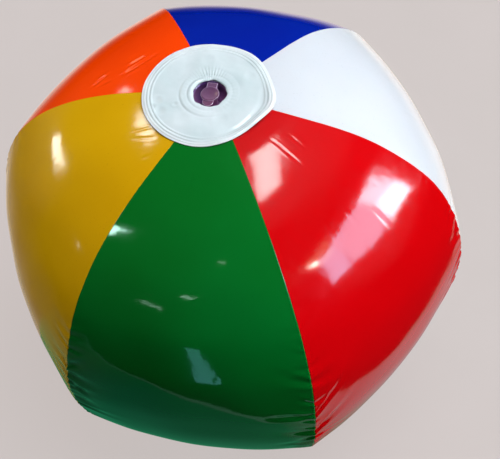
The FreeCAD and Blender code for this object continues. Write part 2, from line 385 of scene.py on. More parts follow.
def lathe(name, outline, material):
    """A closed solid of revolution from (radius, height) corners in metres. Corners on the axis are caps."""
    angles = np.linspace(0, 2 * math.pi, LATHE_SEGMENTS, endpoint=False)
    vertices, rings = [], []
    for radius, height in outline:
        if radius < ON_AXIS:
            rings.append([len(vertices)])
            vertices.append((0.0, 0.0, height))
        else:
            rings.append(list(range(len(vertices), len(vertices) + LATHE_SEGMENTS)))
            vertices += [(radius * math.cos(a), radius * math.sin(a), height) for a in angles]
    faces = []
    for ring, following in zip(rings, rings[1:] + rings[:1]):
        if len(ring) == 1 and len(following) == 1:
            continue
        for k in range(LATHE_SEGMENTS):
            n = (k + 1) % LATHE_SEGMENTS
            if len(ring) == 1:
                faces.append((ring[0], following[k], following[n]))
            elif len(following) == 1:
                faces.append((ring[k], following[0], ring[n]))
            else:
                faces.append((ring[k], following[k], following[n], ring[n]))
    piece = mesh_object(name, vertices, faces, material)
    face_outward(piece)
    return piece


# ------------------------------------------------------------------ materials


def new_material(name):
    material = bpy.data.materials.new(name)
    material.use_nodes = True
    nodes = material.node_tree.nodes
    nodes.clear()
    output = nodes.new("ShaderNodeOutputMaterial")
    shader = nodes.new("ShaderNodeBsdfPrincipled")
    material.node_tree.links.new(shader.outputs["BSDF"], output.inputs["Surface"])
    return material, shader


def add_node(material, kind, inputs=None, **settings):
    made = material.node_tree.nodes.new(kind)
    for key, value in settings.items():
        setattr(made, key, value)
    for key, value in (inputs or {}).items():
        if isinstance(value, bpy.types.NodeSocket):
            material.node_tree.links.new(value, made.inputs[key])
        else:
            made.inputs[key].default_value = value
    return made


def noise(material, scale, detail=2.0, roughness=0.5, stretch=(1, 1, 1)):
    place = add_node(material, "ShaderNodeTexCoord")
    mapping = add_node(material, "ShaderNodeMapping", {"Vector": place.outputs["Object"], "Scale": stretch})
    return add_node(
        material,
        "ShaderNodeTexNoise",
        {"Vector": mapping.outputs["Vector"], "Scale": scale, "Detail": detail, "Roughness": roughness},
    ).outputs["Fac"]


def ramp(material, factor, low, high, low_colour, high_colour):
    made = add_node(material, "ShaderNodeValToRGB", {"Fac": factor})
    made.color_ramp.elements[0].position = low
    made.color_ramp.elements[1].position = high
    made.color_ramp.elements[0].color = (*low_colour, 1)
    made.color_ramp.elements[1].color = (*high_colour, 1)
    return made.outputs["Color"]


def bump(material, heights):
    """Stacks bump nodes: (height socket, strength, distance in metres)."""
    normal = None
    for height, strength, distance in heights:
        inputs = {"Height": height, "Strength": strength, "Distance": distance}
        if normal is not None:
            inputs["Normal"] = normal
        normal = add_node(material, "ShaderNodeBump", inputs).outputs["Normal"]
    return normal


def remap(material, value, low, high, to_low=0.0, to_high=1.0):
    inputs = {"Value": value, "From Min": low, "From Max": high, "To Min": to_low, "To Max": to_high}
    return add_node(material, "ShaderNodeMapRange", inputs).outputs["Result"]


def vinyl(name, deep, bright, rough, subsurface):
    """Glossy calendered film: a saturated colour that varies softly, faint ripples and handling marks."""
    material, shader = new_material(name)
    broad = noise(material, 9, detail=3)
    colour = ramp(material, broad, 0.32, 0.68, deep, bright)
    fine = noise(material, 160, detail=4, roughness=0.6)
    specks = ramp(material, noise(material, 900, detail=1), 0.70, 0.76, (1, 1, 1), (0.86, 0.86, 0.86))
    mixed = add_node(material, "ShaderNodeMix", data_type="RGBA", blend_type="MULTIPLY")
    mixed.inputs["Factor"].default_value = 1.0
    links = material.node_tree.links
    links.new(colour, mixed.inputs[6])
    links.new(specks, mixed.inputs[7])
    links.new(mixed.outputs[2], shader.inputs["Base Color"])
    links.new(remap(material, fine, 0.3, 0.75, *rough), shader.inputs["Roughness"])
    ripples = noise(material, 55, detail=2)
    orange_peel = noise(material, 420, detail=2)
    normal = bump(material, [(ripples, 0.12, 0.0010), (orange_peel, 0.06, 0.0002)])
    links.new(normal, shader.inputs["Normal"])
    shader.inputs["IOR"].default_value = 1.5
    shader.inputs["Subsurface Weight"].default_value = subsurface
    shader.inputs["Subsurface Scale"].default_value = 0.002
    shader.inputs["Subsurface Radius"].default_value = (1.0, 0.6, 0.5)
    return material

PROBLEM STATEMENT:
Restate the listing exactly, starting at its first line and ending at the line where "return material, shader" occurs; include both and no other lines.

COMPLETED EXERCISE:
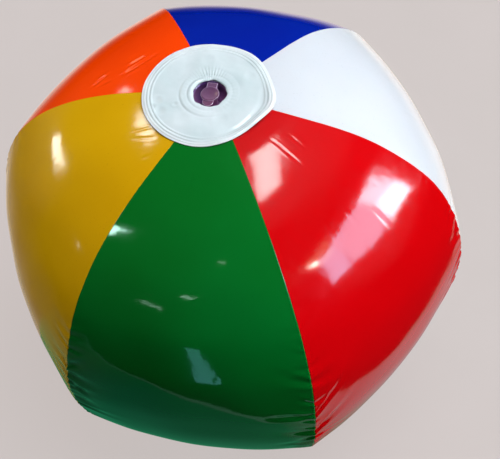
The FreeCAD and Blender code for this object continues. Write part 2, from line 385 of scene.py on. More parts follow.
def lathe(name, outline, material):
    """A closed solid of revolution from (radius, height) corners in metres. Corners on the axis are caps."""
    angles = np.linspace(0, 2 * math.pi, LATHE_SEGMENTS, endpoint=False)
    vertices, rings = [], []
    for radius, height in outline:
        if radius < ON_AXIS:
            rings.append([len(vertices)])
            vertices.append((0.0, 0.0, height))
        else:
            rings.append(list(range(len(vertices), len(vertices) + LATHE_SEGMENTS)))
            vertices += [(radius * math.cos(a), radius * math.sin(a), height) for a in angles]
    faces = []
    for ring, following in zip(rings, rings[1:] + rings[:1]):
        if len(ring) == 1 and len(following) == 1:
            continue
        for k in range(LATHE_SEGMENTS):
            n = (k + 1) % LATHE_SEGMENTS
            if len(ring) == 1:
                faces.append((ring[0], following[k], following[n]))
            elif len(following) == 1:
                faces.append((ring[k], following[0], ring[n]))
            else:
                faces.append((ring[k], following[k], following[n], ring[n]))
    piece = mesh_object(name, vertices, faces, material)
    face_outward(piece)
    return piece


# ------------------------------------------------------------------ materials


def new_material(name):
    material = bpy.data.materials.new(name)
    material.use_nodes = True
    nodes = material.node_tree.nodes
    nodes.clear()
    output = nodes.new("ShaderNodeOutputMaterial")
    shader = nodes.new("ShaderNodeBsdfPrincipled")
    material.node_tree.links.new(shader.outputs["BSDF"], output.inputs["Surface"])
    return material, shader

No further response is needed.